E poi la totale assenza dei diritti e della sicurezza dei lavoratori, sfruttati, senza alcuna tutela, per la costruzione di stadi e infrastrutture: vere e proprie cattedrali nel deserto che poi a fine Mondiale verranno in gran parte smantellate o trasformate, dato che il Paese non ha una grossa tradizione calcistica. Operai – per lo più immigrati provenienti da India, Pakistan, Nepal, Bangladesh e Sri Lanka – che hanno lavorato in condizioni disumane, senza che la Fifa riuscisse a far inserire nei loro contratti alcuna tutela. Secondo Amnesty e altre organizzazioni internazionali, ci sono stati 6.500 operai morti tra il 2010 e il 2021. Un dato che fa rabbrividire. Morti sulle quali le autorità del Qatar non hanno indagato, né le leggi del Paese prevedono risarcimenti per le famiglie.

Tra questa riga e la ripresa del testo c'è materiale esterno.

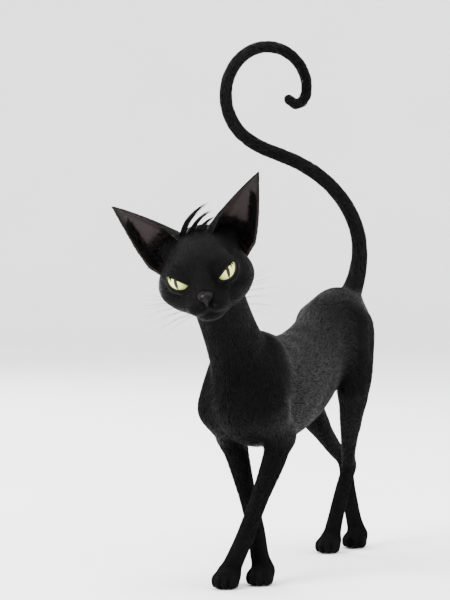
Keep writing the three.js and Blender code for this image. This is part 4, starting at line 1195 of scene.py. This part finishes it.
# %% Finish of the ears
def ear_material():
    """Dark hide outside; inside, bare skin: dusky, a little rosy towards the foot, with fine veins."""
    made, tree, shader = new_material("ear_skin", Roughness=0.55, Specular_IOR_Level=0.35,
                                      Subsurface_Weight=0.05)
    rosy = ramp(tree, attribute(tree, "height"), [
        (0.0, (0.026, 0.016, 0.015)), (0.55, (0.016, 0.0115, 0.011)), (1, (0.006, 0.0055, 0.0055)),
    ])
    vein = noise(tree, own_place(tree), 160.0, 5.0, Distortion=1.5)
    veins = ramp(tree, vein, [(0.42, 1.0), (0.5, 0.62), (0.58, 1.0)])
    sides = {"Fac": attribute(tree, "inner"), "Color1": (0.006, 0.006, 0.006, 1),
             "Color2": multiplied(tree, rosy, veins, 0.6)}
    tree.links.new(add_node(tree, "MixRGB", sides), shader.inputs["Base Color"])
    add_bump(tree, shader, vein, 0.35, 0.0004)
    return made


ear_skin = ear_material()
for side, word in SIDES:
    add_ear(side, f"ear_skin_{word}", ear_skin)


# %% Fur on the ears
def turned(vectors):
    """Directions in the head's frame, turned to the cat's."""
    return vectors @ head_turn.T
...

Sono tante le cose che i tifosi di tutto il mondo non potranno fare durante questo mese in Qatar, compreso bere birra o alcolici liberamente negli stadi. Per non parlare poi del mancato rispetto dei diritti umani e civili, a cominciare da quelli delle donne e delle persone Lgbt. “I gay sono malati mentali”, ha detto l’ambasciatore del torneo, tanto per far capire qual è il clima. E guai a chi proverà a baciarsi sugli spalti. L’omosessualità in Qatar è vietata e punita con sette anni di reclusione. Per questo non sono mancate le proteste e in molti hanno deciso di boicottare questo Mondiale, a cominciare da star internazionali come Dua Lipa, la quale ha rinunciato a un lauto compenso che le era stato offerto per cantare durante la cerimonia d’apertura. Insomma, un Mondiale per tanti aspetti unico e irripetibile, o per meglio dire da non ripetere.